**Working data**
__________________________________________________

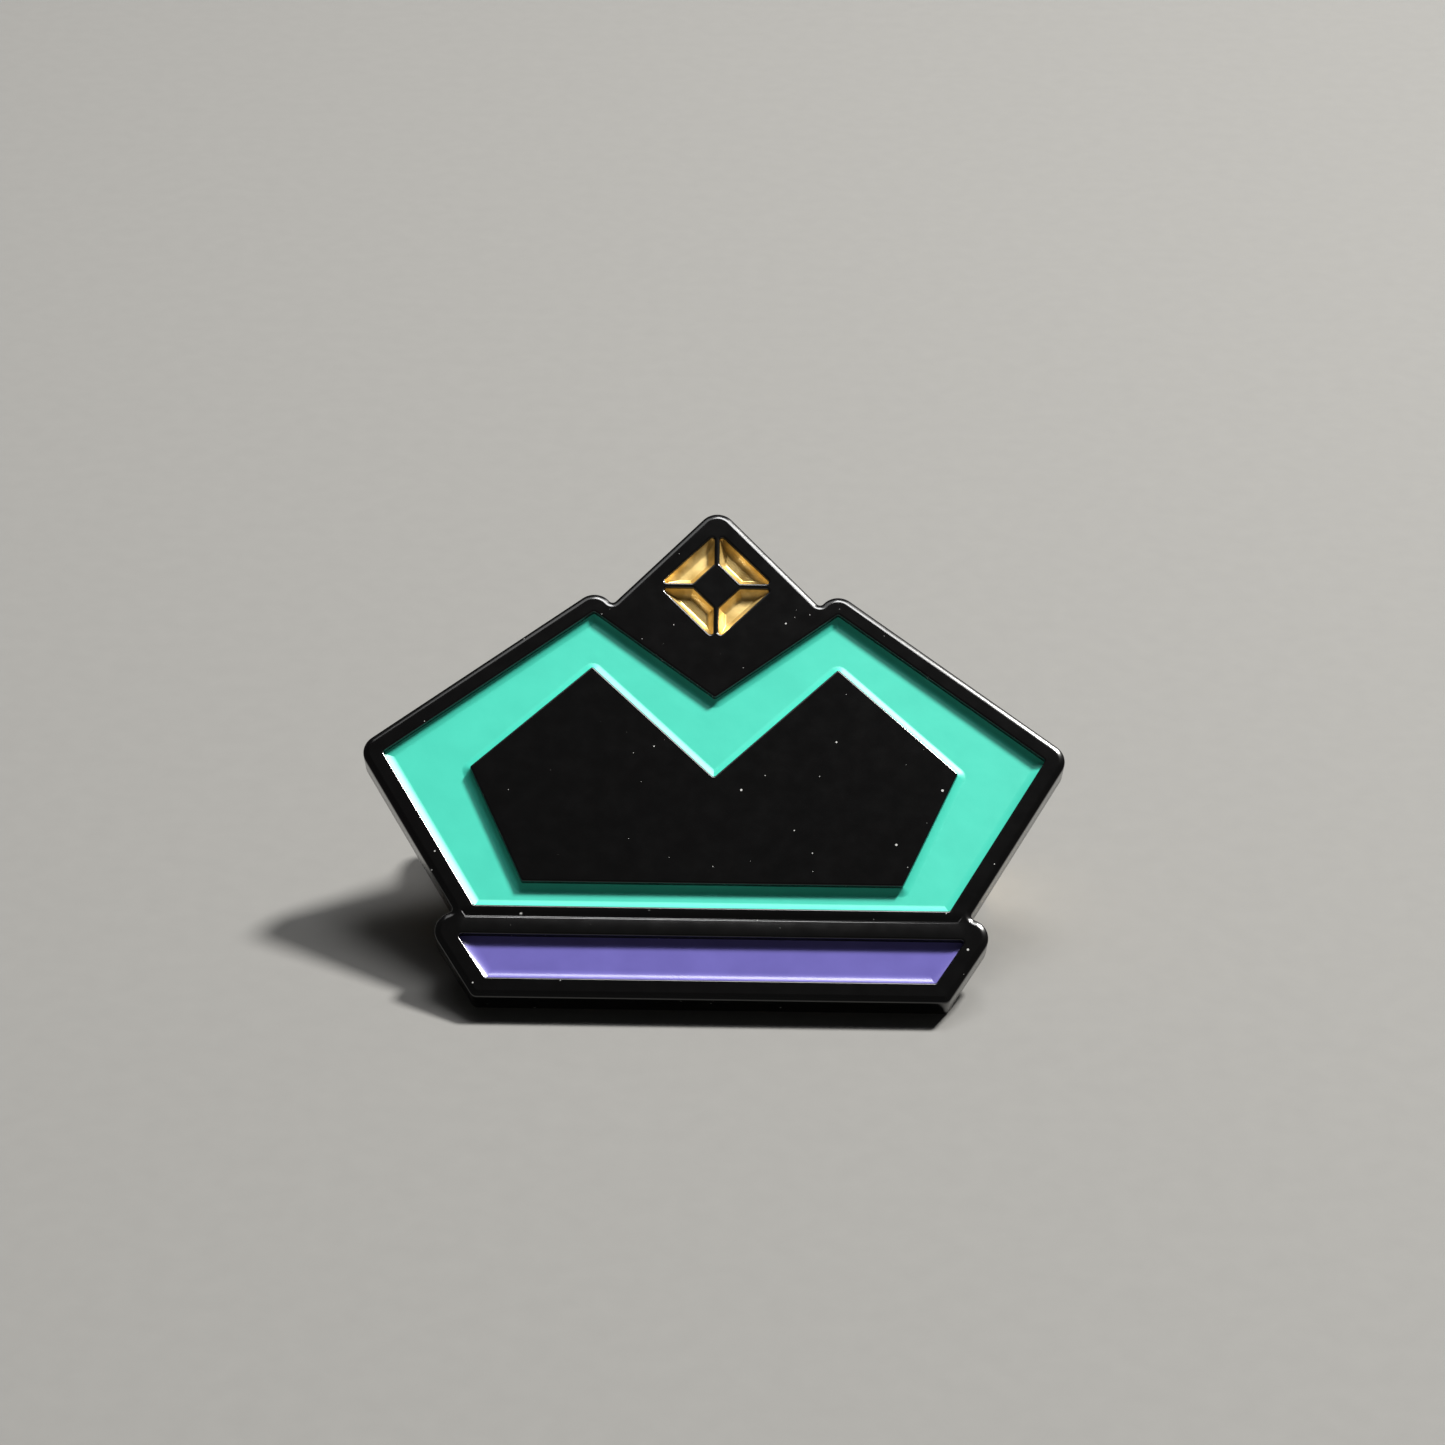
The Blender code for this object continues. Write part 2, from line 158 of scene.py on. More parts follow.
SPRING_LEG_BACK = -1.9
SPRING_GRIP_BACK = -0.6  # behind it the legs spread
SPRING_SPREAD = 0.04
SPRING_FLARE = 0.18
SPRING_FLARE_LENGTH = 0.5
WING_HINGE_X = 2.7
WING_HINGE_HEIGHT = 1.33
WING_FOOT_X = 1.05
WING_TIP_X = 5.5
WING_TIP_HEIGHT = 6.5
WING_BEND_INSET = 0.3  # of the bend's control point, from the tip
WING_BEND_RISE = 1.2  # and from the hinge
WING_FOOT_HALF_WIDTH = 1.75
WING_HANDLE_HALF_WIDTH = 2.5
WING_WIDENING = 3.0  # its reciprocal is how far along the wing reaches full width
WING_TIP_CORNER = 1.3
WING_EDGE = 0.1

# How finely curved shapes are divided
CORNER_STEPS = 12
SHOULDER_STEPS = 8
SHOULDER_ROUND_STEPS = 7
GROOVE_STEPS = 6
FILL_STEPS = 10
TIP_STEPS = 8
FILLET_STEPS = 6
PRESSED_RING_STEPS = 8
WING_STEPS = 40
WING_STEP_EASE = 1.5  # sections lie closer together towards the tip

# Colours, linear (r, g, b); a material blends its pair by noise
PLATING = ((0.0008, 0.0008, 0.0008), (0.0014, 0.0012, 0.0012))
DUST = (0.4, 0.4, 0.39)
TEAL = ((0.044, 0.478, 0.36), (0.038, 0.445, 0.335))
PURPLE = ((0.118, 0.103, 0.35), (0.103, 0.089, 0.31))
# Share of the enamel's colour left in its pits: painted shade, as the pits have no shape of their own
PIT_SHADE = 0.45
GOLD = ((0.93, 0.68, 0.27), (0.46, 0.29, 0.07))
BRASS = ((0.86, 0.66, 0.34), (0.6, 0.4, 0.17))
STEEL = ((0.5, 0.5, 0.51), (0.66, 0.65, 0.64))
SOLDER = ((0.02, 0.02, 0.021), (0.07, 0.068, 0.066))
FLOOR = ((0.152, 0.15, 0.144), (0.167, 0.165, 0.158))
FLOOR_HALF_SIZE = 1500.0

# Camera
LENS = 95.0
SENSOR_WIDTH = 36.0
CAMERA_PITCH = 29.2
CAMERA_ROLL = 0.8
CAMERA_DISTANCE = 173.4
AIM_HEIGHT = 11.53  # of the aimed point, up the face
AIM_RIGHT = -0.00223  # where the aimed point shows, as tangents from the picture's middle
AIM_UP = -0.00983

# Light: distances and sizes in metres, powers in watts
LIGHT_DISTANCE = 0.6
KEY_DIRECTION = (0.47, 0.28, 0.84)
KEY_SIZE = (0.1, 0.1)
KEY_POWER = 8.6
KEY_COLOUR = (1.0, 0.985, 0.95)
SOFTBOX_DIRECTION = (0.0, 0.3, 0.95)
SOFTBOX_SIZE = (0.5, 0.2)
SOFTBOX_POWER = 0.5
STRIP_DIRECTION = (0.12, 0.26, 0.95)
STRIP_SIZE = (0.22, 0.18)
STRIP_POWER = 1.7
WHITE = (1.0, 1.0, 1.0)
WORLD_STRENGTH = 0.06
WORLD_TONES = ((0.5, 0.5, 0.51), (1.3, 1.3, 1.28))  # overhead, and at the horizon
WORLD_OVERHEAD = 0.85  # height from which the world has its overhead tone


# ---------------------------------------------------------------- flat outlines


def arc(centre, radius, start, end, steps=8):
    """Points round a centre, from one angle to another, in degrees."""
    turns = [math.radians(start + (end - start) * i / steps) for i in range(steps + 1)]
    return [(centre[0] + radius * math.cos(t), centre[1] + radius * math.sin(t)) for t in turns]


def normal_angle(start, end):
    """Direction, in degrees, that points to the right of the way from start to end."""
    return math.degrees(math.atan2(end[1] - start[1], end[0] - start[0])) - 90.0


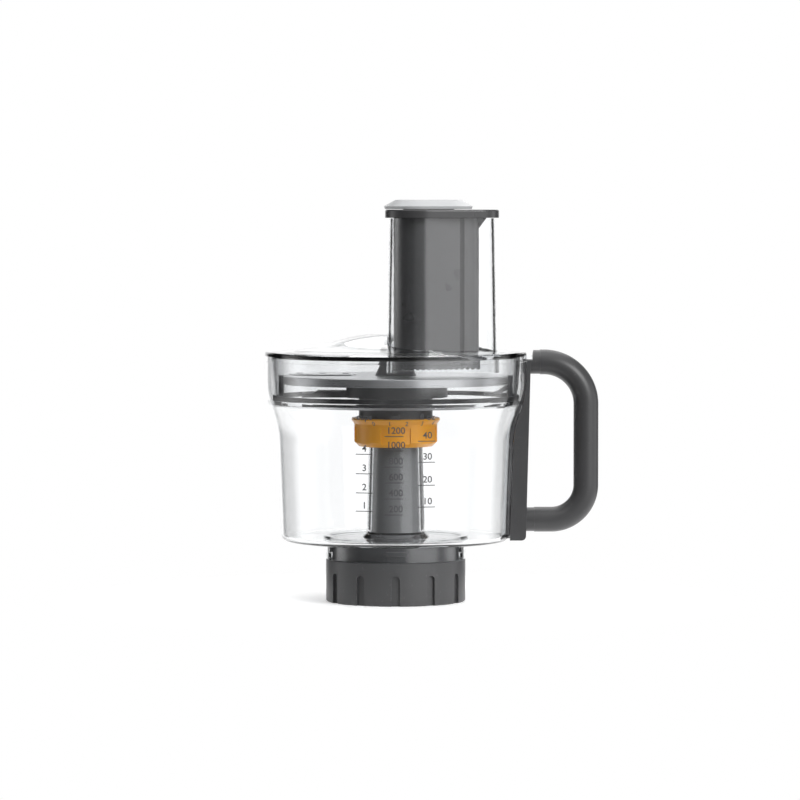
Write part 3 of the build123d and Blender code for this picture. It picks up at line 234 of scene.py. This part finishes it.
def colour(rgb, share=1.0):
    """A colour property as the four numbers that a socket takes."""
    return (rgb[0] * share, rgb[1] * share, rgb[2] * share, 1.0)


def satin_plastic(name, rgb, grain=1.0, rough=0.36, coat=0.0):
    """Moulded plastic with a fine spark-eroded grain, faint flow marks and rubbed edges."""
    s = Shader(name)
    cloud = s.noise(28.0, 3.0)
    fine = s.noise(1900.0, 3.0, 0.6)
    dust = s.noise(420.0, 5.0, 0.7).ramp(0.60, 0.78)
    edge = s.wear() * s.noise(260.0, 4.0).ramp(0.35, 0.7)
    scuff = s.scratches(900.0, 0.7, 0.70) + s.scratches(700.0, 2.1, 0.72)
    base = s.mix(cloud, colour(rgb, 0.90), colour(rgb, 1.10))
    base = s.mix((dust * 0.10).clipped(), base, colour((0.55, 0.54, 0.52)))
    base = s.mix((edge * 0.32).clipped(), base, colour([min(c * 2.4 + 0.05, 1) for c in rgb]))
    roughness = rough + cloud * 0.08 + dust * 0.10 - edge * 0.10 + scuff * 0.015
    normal = s.bump(fine, 0.00002 * grain, 0.35)
    normal = s.bump(s.noise(90.0, 2.0), 0.00005, 0.25, normal)
    return s.finish(s.principled(
        Base_Color=base, Roughness=roughness.clipped(), Normal=normal,
        Specular_IOR_Level=0.5, Coat_Weight=coat, Coat_Roughness=0.25, IOR=1.5,
    ))


def clear_plastic(name, rgb, density, haze):
    """Clear polished plastic: faint haze, wipe marks and hair scratches, grey in its depth."""
    s = Shader(name)
    smear = s.noise(16.0, 4.0, 0.6)
    hair = s.scratches(1300.0, 0.5, 0.74) + s.scratches(1100.0, 1.9, 0.75)
    dust = s.noise(900.0, 4.0, 0.7).ramp(0.66, 0.80)
    edge = s.wear(0.0006)
    roughness = haze + smear.ramp(0.45, 0.75) * 0.014 + hair * 0.012 + dust * 0.10 + edge * 0.03
    ripple = s.noise(34.0, 1.0)
    normal = s.bump(ripple, 0.0004, 0.10)
    normal = s.bump(hair, 0.00001, 0.3, normal)
    base = s.mix((dust * 0.12 + edge * 0.10).clipped(), colour(rgb), colour((0.80, 0.80, 0.79)))
    glass = s.principled(
        Base_Color=base, Roughness=roughness.clipped(), Normal=normal,
        Transmission_Weight=1.0, IOR=1.5, Specular_IOR_Level=0.5,
    )
    see_through = s.node("ShaderNodeBsdfTransparent", None, {"Color": (0.93, 0.935, 0.94, 1.0)})
    shadow = s.node("ShaderNodeLightPath")["Is Shadow Ray"]
    mixed = s.node("ShaderNodeMixShader", None, {0: shadow, 1: glass, 2: see_through["BSDF"]})
    volume = s.node(
        "ShaderNodeVolumeAbsorption", None,
        {"Color": (0.60, 0.63, 0.66, 1.0), "Density": density},
    )["Volume"]
    return s.finish(mixed["Shader"], volume)


def frosted_plastic(name, rgb):
    """Pale translucent moulding that lets light a little way in."""
    s = Shader(name)
    cloud = s.noise(40.0, 3.0)
    grain = s.noise(1500.0, 3.0, 0.6)
    edge = s.wear()
    base = s.mix(cloud, colour(rgb, 0.94), colour(rgb, 1.05))
    base = s.mix((edge * 0.4).clipped(), base, colour((0.88, 0.88, 0.88)))
    roughness = 0.26 + cloud * 0.10 + s.scratches(900.0, 1.1, 0.72) * 0.10
    return s.finish(s.principled(
        Base_Color=base, Roughness=roughness.clipped(), Normal=s.bump(grain, 0.00002, 0.3),
        Subsurface_Weight=0.35, Subsurface_Scale=0.006, Subsurface_Radius=(1.0, 1.0, 1.0),
        Specular_IOR_Level=0.5, IOR=1.49, Transmission_Weight=0.12,
    ))


def brushed_disc(name, rgb):
    """Rolled steel with fine rings from its spinning polish, and light knife scratches."""
    s = Shader(name)
    x, y, z = s.parts(s.place())
    radius = s.maths("SQRT", x * x + y * y)
    ring_place = s.node("ShaderNodeCombineXYZ", None, {"X": radius * 5200.0, "Z": z * 900.0})
    rings = s.noise(1.0, 3.0, 0.6, ring_place["Vector"])
    blotch = s.noise(22.0, 4.0)
    hair = s.scratches(1200.0, 0.4, 0.72)
    base = s.mix(blotch, colour(rgb, 0.90), colour(rgb, 1.06))
    base = s.mix((rings * 0.25).clipped(), base, colour(rgb, 0.72))
    roughness = 0.20 + rings * 0.12 + blotch * 0.06 + hair * 0.10
    return s.finish(s.principled(
        Base_Color=base, Roughness=roughness.clipped(), Metallic=1.0,
        Normal=s.bump(rings + hair * 0.3, 0.00001, 0.5), Anisotropic=0.5,
    ))


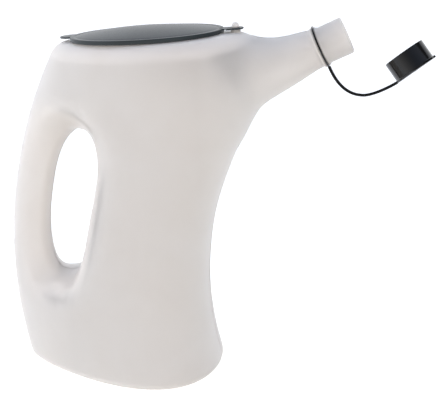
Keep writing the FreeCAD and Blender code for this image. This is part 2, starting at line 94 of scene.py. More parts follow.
camera_target = Vector((82.0, 0.0, 146.0)) * MM
camera_azimuth = math.radians(7.5)
camera_rise = math.radians(18.4)
camera_distance = 753.0 * MM
towards_camera = Vector((math.sin(camera_azimuth) * math.cos(camera_rise),
                         -math.cos(camera_azimuth) * math.cos(camera_rise),
                         math.sin(camera_rise)))
camera_data = bpy.data.cameras.new("studio_camera")
camera_data.lens = 75.4
camera_data.sensor_width = 36.0
camera_data.clip_start = 0.05
camera = bpy.data.objects.new("studio_camera", camera_data)
bpy.context.collection.objects.link(camera)
camera.location = camera_target + towards_camera * camera_distance
camera.rotation_euler = towards_camera.to_track_quat("Z", "Y").to_euler()
bpy.context.scene.camera = camera
bpy.context.scene.view_settings.view_transform = "Standard"

# What each of the room's six sides throws in: axis and side, colour and strength. A ray takes
# the square of its own part along an axis, so the shares of the sides add up to one.
side_lights = (("X", -1, "#fdfdff", 1.68), ("X", 1, "#fffcf8", 1.02),
               ("Y", -1, "#ffffff", 0.16), ("Y", 1, "#fbfdff", 1.45),
               ("Z", -1, "#fffefd", 0.68), ("Z", 1, "#b8d2ff", 0.55))
world = bpy.data.worlds.new("white_room")
bpy.context.scene.world = world
world.use_nodes = True
room = world.node_tree
ray = add(room, "ShaderNodeTexCoord").outputs["Generated"]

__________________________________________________

**Exercise instructions**
Filter the records above and return every line that holds the word "from".

**Output for this task**
The Blender code for this object continues. Write part 2, from line 158 of scene.py on. More parts follow.
WING_BEND_INSET = 0.3  # of the bend's control point, from the tip
WING_BEND_RISE = 1.2  # and from the hinge
AIM_RIGHT = -0.00223  # where the aimed point shows, as tangents from the picture's middle
WORLD_OVERHEAD = 0.85  # height from which the world has its overhead tone
    """Points round a centre, from one angle to another, in degrees."""
    """Direction, in degrees, that points to the right of the way from start to end."""
    """Rolled steel with fine rings from its spinning polish, and light knife scratches."""